In his statement, Ito said he met Epstein in 2013 through a trusted business friend.
At that time, Epstein had already been convicted of soliciting a minor for prostitution.
Ito said he invited Epstein to visit the Media Lab, and he traveled to several of Epstein’s homes.
Epstein gave money to the Media Lab through his foundations. The financier also invested in several of Ito’s investments outside of MIT, Ito said in the statement.
While Ito said he owed it to the MIT community to disclose the connections, he did not specify how much money Epstein gave the Media Lab or how much he gave to Ito’s private investment funds.
In his conflict of interest disclosure statement for MIT, Ito lists his involvement as a general partner or adviser in four investment funds. He also holds shares or has a partnership interest in 30 companies, according to the disclosure.
Among the meetings that Ito had with Epstein was a dinner on Harvard’s campus in November 2014, according to NBC News. Ito attended the meeting with Church, another Harvard professor, and Reid Hoffman, the cofounder of the business social-network site LinkedIn and a Media Lab donor.
While Epstein cultivated a persona as “Harvard man” and gave millions of dollars to the university, he also built ties further down the Charles River at MIT. Epstein’s nonprofit Gratitude America gave MIT $150,000 in 2017. A few years earlier, another Epstein foundation donated $50,000 to MIT.
It’s unclear if any of those funds went to Ito’s Media Lab.
At least one of his alleged ties to MIT is far darker.
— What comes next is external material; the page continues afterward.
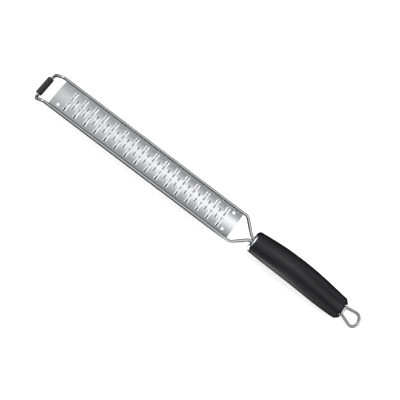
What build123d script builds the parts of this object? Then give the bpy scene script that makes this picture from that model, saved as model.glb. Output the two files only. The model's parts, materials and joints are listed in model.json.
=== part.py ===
from build123d import *
import math
import os

# Rasp zester: a long steel blade with raised cutting straps, held between the rails of one bent
# wire, with an arched oval handle and a hanging loop that swings.
# Millimetres. +X runs from the foot to the handle, +Y across the blade, +Z up.
# The origin lies on the table, under the middle of the whole tool. The foot sleeve, the rear edge
# of the grip and the tip of the hanging loop all stand on the table, at Z = 0.

# Gaps and cuts
overrun = 1.0  # how far a cutting body stands past what it cuts
seat_gap = 0.05  # between fixed pieces that lie in or against each other
hinge_gap = 0.06  # radial, hanging loop in its snap groove
swing_gap = 0.3  # hanging loop beside the snap clip and the sides of its notch
notch_gap = 0.85  # hanging loop in front of the floor of its notch

# Frame wire
wire_diameter = 3.5
rail_spacing = 31.7  # between the centre lines of the two rails
rail_height = 17.0  # centre line above the table
nose_slope = 45.0  # degrees, from the rails down to the foot bar
nose_corner_radius = 5.0  # centre line, foot bar into the sloping nose
knee_radius = 9.0  # centre line, sloping nose into the rail
neck_gap = 4.7  # from the blade's rear end to where the rails turn inwards
neck_run = 15.2  # along X, while the rails close in to each other
neck_bend_radius = 6.5  # centre line
tang_lead = 2.65  # from the end of the neck to the front cap
tang_length = 58.0  # inside the grip

# Foot sleeve
foot_diameter = 6.8
foot_length = 21.2
foot_rounding = 1.1

# Blade
blade_length = 222.5
blade_setback = 18.25  # from the foot bar's centre line to the blade's front end
blade_thickness = 0.5
blade_crown = 1.3  # how much higher the middle lies than the edges
blade_edge_lift = 0.2  # top of the blade's edge above the centre line of the rails
blade_bend_radius = 1.0  # outside, where the edges turn down
blade_lip = 2.4  # how far the turned-down edges reach below the top of the edge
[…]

In court documents released earlier this month, Virginia Roberts Giuffre claimed that when she was a teenager Epstein directed her to provide sexual services for the late MIT professor Marvin Minsky. Minsky, who died in 2016, is consider a pioneer in artificial intelligence.
In his apology, Ito said that he will raise the equivalent to what Epstein gave the Media Lab and donate it to nonprofits that work with survivors of trafficking. He will also return the money Epstein invested in his funds, Ito said.
McLaughlin, the MeTooSTEM founder, said she supports Ito’s decision to give the money back and efforts by the Media Lab to address the harm that comes to the victims in these cases.
“There are a lot of people in tech that need to be doing what Joi is doing and giving money back,” McLaughlin said.